The Church of England leapt ahead of average UK pension fund performance in 1997 as returns on investment soared to nearly 20 per cent.
The Church Commissioners' annual report shows total return on assets ran at 19.7 per cent against an industry benchmark performance of 16.5 per cent from UK pension funds.
The results look staggering against those from the "big four" fund managers. Gartmore, Schroder, PDFM and Mercury Asset Management returned averages of 14.9 per cent on discretionary funds, according to the Combined Actuarial Performance Service.
The Church's net assets rose last year to £3.84bn from £2.97bn in 1996. The increase is significant because it is the first time that assets have recovered since the Church Commissioners lost £800m in property deals in the 1980s.
Commissioner Michael Coleman says: "The support of church partners and especially the generosity of people in the parishes has enabled us to rebalance our investment portfolio and bring expenditure down to a sustainable level."

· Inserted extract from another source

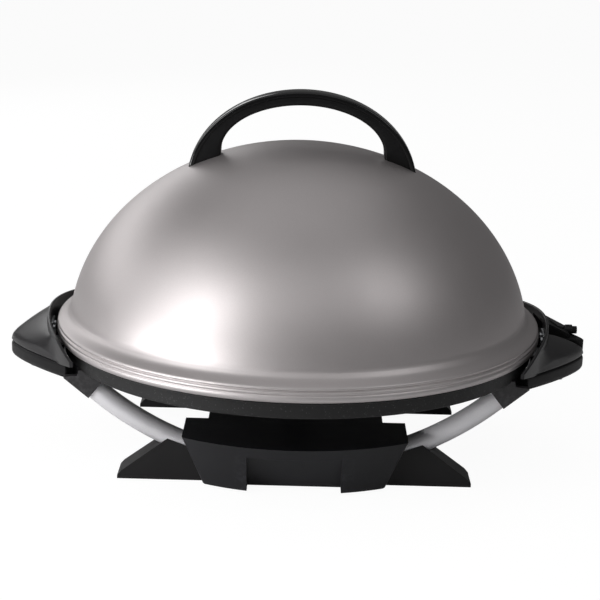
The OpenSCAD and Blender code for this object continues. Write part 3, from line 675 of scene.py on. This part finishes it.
def upper_loop(y):
    """one cross-section (x, z) of the upper shell, closed along the inner wall: a nearly straight slope
    from above the groove up to the collar, with soft ends"""
    zl, zt = z_low(y), z_top(y)
    x1, xin = circ_x(COLLAR_R, y), circ_x(COLLAR_IN, y)
    x0 = max(ox(y), x1 + 0.01)
    k = max(0.0, min(1.0, (x0 - x1) / 10.0))
    za, zb = zl + 2.4 + 3.5 * k, zt - 1.4 - 4.6 * k
    p = []
    p.append((xin, zl + 0.2))
    p.append((max(x1 - 0.8, x0 - 4.6), zl))
    p.append((max(x1 - 0.4, x0 - 1.9), zl + 0.05))
    p.append((max(x1 - 0.2, x0 - 0.8), zl + 0.35 * (0.4 + 0.6 * k)))
    p.append((max(x1 - 0.1, x0 - 0.2), zl + 0.25 + 1.0 * k))
    # upright band, then the slope with a rounded start
    p.append((x0 - 0.02, zl + 2.2))
    n = 20
    for i in range(n + 1):
        u = i / n
        xx = x0 + (x1 + 0.55 * k - x0) * u
        zz = za + (zb - za) * u + 10 * u * (1 - u) * k
        e = max(0.0, 1 - u / 0.12)
        p.append((xx - 0.9 * k * e * e, zz - 0.5 * k * e * e))
    # small groove, then the collar's own edge
    p.append((x1 + 0.22 * k, zb - 0.15 * k + 0.05))
    p.append((x1 + 0.05, zb + 0.55))
    p.append((x1 - 0.02, zt - 1.25))
    p.append((x1 - 0.12, zt - 0.62))
    p.append((x1 - 0.55, zt - 0.15))
    p.append((x1 - 1.3, zt))
    p.append((xin + 0.75, zt - 0.1))
    p.append((xin + 0.2, zt - 0.5))
    p.append((xin, zt - 1.2))
    for i in range(1, 6):
        p.append((xin, zt - 1.2 + (zl + 0.2 - zt + 1.2) * i / 6))
    return p


# plan line of the recess in the right handle: from the collar out to the tip
RLY = 39.5                              # where that line meets the collar, in front of the middle


def handle_stations():
    ys = []
    for i in range(-40, 41):
        a = abs(i) / 40
        y = HB * (a ** 0.9) / (0.7 ** 0.9) if a <= 0.7 else HB + (a - 0.7) / 0.3 * 23.0
        ys.append(math.copysign(y, i))
    return ys


def build_side_handles():
    ys = handle_stations()
    # left: whole shell
    loops = [[(-x, y, z) for x, z in upper_loop(y)] for y in ys]
    loft("left_handle_shell", loops, M["handle_phenolic"], "base", replaces=("left_handle_upper",), slot="handle_phenolic", sharp=40)
    # right: the same shell with the recess taken out
    loops = [[(x, y, z) for x, z in upper_loop(y)] for y in ys]
    o = loft("right_handle_shell", loops, M["handle_phenolic"], "base", replaces=("right_handle_upper",), slot="handle_phenolic", sharp=40)
    arc = [(circ_x(COLLAR_R + 0.35, y), y) for y in [45 - k * (45 + RLY) / 30 for k in range(31)]]
    plan = [(284.0, -0.5), (300, 0.5), (300, 45)] + arc
    cut(o, plan, 97.0, 160.0)
    cut(o, [(224, 2), (254, 2), (254, 42), (224, 42)], 90.0, 127.5)
    o.data.shade_smooth()

    def lower_loops(sign):
        loops = []
        for i in range(-34, 35):
            a = abs(i) / 34
            y = math.copysign(HB * a ** 0.92, i)
            zb, zm = z_bot(y), z_mid(y) - 0.9
            xo, xi = ox(y), circ_x(RING_R + 0.6, y)
            r = min(6.0, (xo - xi) * 0.45)
            p = [(xi, zb), (xi + (xo - xi) * 0.5, zb)]
            for k in range(7):
                q = -pi / 2 + pi / 2 * k / 6
                p.append((xo - r + r * cos(q), zb + r + r * sin(q)))
            p += [(xo, zm - 3.4), (xo - 0.05, zm - 1.7), (xo - 0.45, zm - 0.7), (xo - 1.3, zm - 0.15), (xo - 1.9, zm), (xo - 2.1, zm + 0.5), (xo - 2.2, zm + 2.0), (max(xi + 1, xo - 5), zm + 2.0), (xi, zm + 2.0 if xi > COLLAR_R else zm - 0.2)]
            loops.append([(sign * x, y, z) for x, z in p])
        return loops
    left = loft("left_handle_base", lower_loops(-1), M["handle_lower"], "base", replaces=("left_handle_lower",), slot="handle_phenolic", sharp=40)
    o = loft("right_handle_base", lower_loops(1), M["handle_lower"], "base", replaces=("right_handle_lower",), slot="handle_phenolic", sharp=40)
    plan = [(284, -0.5), (300, 0.5), (300, 44), (229, 44), (229, 2)]
    cut(o, plan, 97.0, 160.0)
    for sh, sg in ((left, -1), (o, 1)):
        for e in (-1, 1):
            # the ends are open
            ends = [(sg * circ_x(RING_R + 0.9, a), e * a) for a in (95, 99, 103, 107)] + [(sg * (ox(a) - 1.1), e * a) for a in (107, 103, 99, 95)]
            cut(sh, ends, 93.6, 110.0)
    # floor of the recess, sitting in the lower shell
    pts = rounded([(243.2, -34.5), (280.2, -3.2), (281.0, 1.5), (262.2, 43.5), (236.5, 43.5), (240.6, 20), (243.4, 0)], 0.6, 3)
    prism("right_handle_floor", pts, "Z", 94.6, 97.0, M["handle_lower"], "base", bevel=0.4, slot="handle_phenolic")


def cut(o, plan, z0, z1):
    """takes an upright prism out of a mesh, once, and cleans up the cutter"""
    m = len(plan)
    me = bpy.data.meshes.new("cutter")
    verts = [(p[0] * S, p[1] * S, z0 * S) for p in plan] + [(p[0] * S, p[1] * S, z1 * S) for p in plan]
    faces = [tuple(range(m)), tuple(reversed(range(m, 2 * m)))] + [(j, (j + 1) % m, m + (j + 1) % m, m + j) for j in range(m)]
    me.from_pydata(verts, [], faces)
    bm = bmesh.new(); bm.from_mesh(me); bmesh.ops.recalc_face_normals(bm, faces=bm.faces); bm.to_mesh(me); bm.free()
    c = bpy.data.objects.new("cutter", me)
    bpy.context.scene.collection.objects.link(c)
    md = o.modifiers.new("Cut", "BOOLEAN")
    md.operation = "DIFFERENCE"
    md.object = c
    md.solver = "EXACT"
    bpy.context.view_layer.update()
    dg = bpy.context.evaluated_depsgraph_get()
    new = bpy.data.meshes.new_from_object(o.evaluated_get(dg))
    o.modifiers.remove(md)
    bpy.data.objects.remove(c)
    mats = list(o.data.materials)
    o.data = new
    new.materials.clear()
    for x in mats:
        new.materials.append(x)
    new.shade_smooth()
    new.set_sharp_from_angle(angle=rad(40))


# ------------------------------------------------------------------ stand
def tube_point(x):
    return TUBE_ZC - sqrt(TUBE_ARC ** 2 - x * x)


def build_tubes():
    half = math.asin(194 / TUBE_ARC)
    for name, s in (("front", -1), ("rear", 1)):
        loops = []
        n, k = 96, 40
        prof = []
        for i in range(n + 1):
            a = -half + 2 * half * i / n
            c = Vector((TUBE_ARC * sin(a), s * TUBE_Y, TUBE_ZC - TUBE_ARC * cos(a)))
            rdir = Vector((sin(a), 0, -cos(a)))
            loops.append([tuple(c + (rdir * cos(2 * pi * j / k) + Vector((0, 1, 0)) * sin(2 * pi * j / k)) * 10.0) for j in range(k)])
        loft(name + "_leg_pipe", loops, M["leg_silver"], "base", replaces=(name + "_leg_tube",), slot="leg_silver", sharp=50)


def foot_top(x):
    pts = [(62, 21.4), (80, 26.4), (101, 33), (118.5, 39.4), (161.4, 8), (165, 3.8)]
    for (a, za), (b, zb) in zip(pts, pts[1:]):
        if x <= b:
            return za + (zb - za) * (x - a) / (b - a)
    return 3.8


def build_feet():
    xs = [62, 66, 71, 76, 82, 88, 94, 100, 106, 112, 118.5, 122, 126, 131, 138, 146, 154, 161.4, 165]
    arc = [i * 10.05 / 6 for i in range(-6, 7)]
    for sx in (-1, 1):
        for sy in (-1, 1):
            loops = []
            for x in xs:
                zt = foot_top(x)
                zc = tube_point(x)
                ct = sqrt(1 - (x / TUBE_ARC) ** 2)
                front = lambda z: -TUBE_Y - 15.3 + z * math.tan(rad(7.2))
                row = [(front(0.6), 0.6), (front(zt), zt)]
                for a in arc:
                    y = -TUBE_Y + a
                    z = min(zt, zc - sqrt(max(0, 10.05 ** 2 - a * a)) / ct)
                    row.append((y, z))
                row += [(-TUBE_Y + 15.5, zt), (-TUBE_Y + 15.5, 0.6)]
                loops.append([(sx * x, y * (1 if sy < 0 else -1), z) for y, z in row])
            name = ("front" if sy < 0 else "rear") + ("_left" if sx < 0 else "_right")
            loft(name + "_foot_block", loops, M["stand_black"], "base", replaces=(name + "_foot",), slot="stand_black", bevel=0.9, segs=3)


def build_brackets():
    for n in ("front_left", "front_right", "rear_left", "rear_right"):
        from_cad(n + "_bracket", n + "_bracket_block", M["bracket_grey"], "base", bevel=0.9, segs=3)


# ------------------------------------------------------------------ drip tray
def build_tray():
    def skin(p):
        """how far outside the pocket's outer side wall a point is"""
        return abs(p.x) - (84 + (p.z - 3) * 0.39)

    def upright(a, b):
        d = b - a
        return d.length > 1.0 and abs(d.z) > 0.7 * d.length and min(a.y, b.y) < -100

    def outer(a, b, ang):
        return upright(a, b) and skin((a + b) / 2) > -1.2

    def inner(a, b, ang):
        return upright(a, b) and -4.5 < skin((a + b) / 2) < -1.2

    def pull(a, b, ang):
        m = (a + b) / 2
        return m.y < -122 and abs(m.x) < 46 and m.z < 50

    def foot_line(a, b, ang):
        m = (a + b) / 2
        return m.y < -122 and m.z < 5.5 and abs(m.x) > 46

    def shape(bm):
        round_edges(bm, outer, 8.0, 6)
        round_edges(bm, inner, 6.0, 6)
        round_edges(bm, pull, 3.0, 4)
        round_edges(bm, foot_line, 2.0, 3)
    return from_cad("drip_tray", "drip_tray_shell", M["tray_black"], "tray", bevel=1.1, segs=3, sharp=35, shape=shape)


# ------------------------------------------------------------------ control
def build_control():
    from_cad("control_housing_upper", "control_case_top", M["control_black"], "control", bevel=0.7, segs=2)
    from_cad("control_housing_lower", "control_case_bottom", M["control_black"], "control", bevel=0.5, segs=2)


def give(node, mat):
    o = frame["nodes"][node]
    o.data.materials.clear()
    o.data.materials.append(M[mat])


def dress_cad():
    slots = {s["node"]: s["material_slot"] for s in frame["record"]["subparts"]}
    for n, o in frame["nodes"].items():
        give(n, slots[n])


# ------------------------------------------------------------------ stage
def build_stage():
    me = bpy.data.meshes.new("floor")
    me.from_pydata([(-9, -9, 0), (9, -9, 0), (9, 9, 0), (-9, 9, 0)], [], [(0, 1, 2, 3)])
    o = bpy.data.objects.new("floor", me)
    bpy.context.scene.collection.objects.link(o)
    m = Nodes("floor_paper", (0.86, 0.86, 0.86), 0.8, spec=0.1)
    m.color(m.mix(m.noise(3, 2), (0.86, 0.86, 0.86), (0.88, 0.88, 0.88)))
    m.bump(m.noise(300, 2), 0.02, 0.0005)
    # the paper is lit up to white where it is seen, its shadows stay faint
    glow = m.new("ShaderNodeEmission")
    glow.inputs["Strength"].default_value = 1.08
    path = m.new("ShaderNodeLightPath")
    mixer = m.new("ShaderNodeMixShader")
    m.link(m.math("MULTIPLY", path.outputs["Is Camera Ray"], 0.88), mixer.inputs["Fac"])
    m.link(m.b.outputs["BSDF"], mixer.inputs[1])
    m.link(glow.outputs["Emission"], mixer.inputs[2])
    m.link(mixer.outputs[0], m.t.nodes["Material Output"].inputs["Surface"])
    me.materials.append(m.mat)

    def area(name, az, el, dist, size, power, size_y=None, spread=180):
        """a softbox seen from the object at azimuth az (0 = front, 90 = right) and height el"""
        az, el = rad(az), rad(el)
        t = Vector((0, 0, 0.16))
        loc = t + Vector((sin(az) * cos(el), -cos(az) * cos(el), sin(el))) * dist
        l = bpy.data.lights.new(name, "AREA")
        l.energy = power
        l.size = size
        l.spread = rad(spread)
        if size_y:
            l.shape = "RECTANGLE"
            l.size_y = size_y
        ob = bpy.data.objects.new(name, l)
        ob.location = loc
        ob.rotation_euler = (t - loc).to_track_quat("-Z", "Y").to_euler()
        bpy.context.scene.collection.objects.link(ob)
        return ob
    area("key", -50, 30, 2.0, 0.72, 7.2)
    area("key_soft", -64, 33, 2.0, 1.8, 8.5)
    area("front_right", 54, 43, 2.2, 0.8, 4.3, 1.0)
    area("front", 0, 48, 2.4, 1.4, 3.4)
    area("low_left", -55, 1, 1.7, 1.2, 12, 0.3)
    area("top", 180, 74, 2.2, 2.0, 4.5)
    area("back", -136, 20, 2.4, 3.2, 12, 0.8)

    w = bpy.data.worlds.new("studio")
    bpy.context.scene.world = w
    w.use_nodes = True
    t = w.node_tree
    bg = t.nodes["Background"]
    bg.inputs["Color"].default_value = (1, 1, 1, 1)
    path = t.nodes.new("ShaderNodeLightPath")
    k = t.nodes.new("ShaderNodeMapRange")
    k.inputs["To Min"].default_value = 0.11
    k.inputs["To Max"].default_value = 1.06
    t.links.new(path.outputs["Is Camera Ray"], k.inputs["Value"])
    t.links.new(k.outputs["Result"], bg.inputs["Strength"])
    bpy.context.scene.view_settings.view_transform = "Standard"


def build_camera():
    cam = bpy.data.cameras.new("camera")
    o = bpy.data.objects.new("camera", cam)
    bpy.context.scene.collection.objects.link(o)
    e, roll, dist = rad(16.08), rad(1.5), 1.521
    target = Vector((0, 0, 0.118))
    loc = target + Vector((0, -cos(e) * dist, sin(e) * dist))
    q = (target - loc).to_track_quat("-Z", "Y")
    # the object's right side is a little lower in the picture
    o.matrix_world = Matrix.Translation(loc) @ q.to_matrix().to_4x4() @ Matrix.Rotation(roll, 4, "Z")
    cam.sensor_width = 36
    cam.sensor_fit = "HORIZONTAL"
    cam.lens = 1545.6 / 600 * 36
    cam.shift_x = (300 - 297.99) / 600
    cam.shift_y = (327.03 - 300) / 600
    cam.clip_end = 50
    bpy.context.scene.camera = o


dress_cad()
build_lid()
build_lid_handle()
build_base()
build_plate()
build_side_handles()
build_tubes()
build_feet()
build_brackets()
build_tray()
build_control()
build_stage()
build_camera()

Coleman puts the turn-round down to a deal struck last year which means that commissioners are no longer responsible for pre-1998 pensions. Local dioceses have taken responsibility for pensions prior to this date.
But the Church's funds are likely to suffer because of the Government's decision to axe the tax credits on dividends and changes to the ACT regime. Coleman believes the Church will have to boost investment performance further and make more cost savings to maintain its performance following these changes.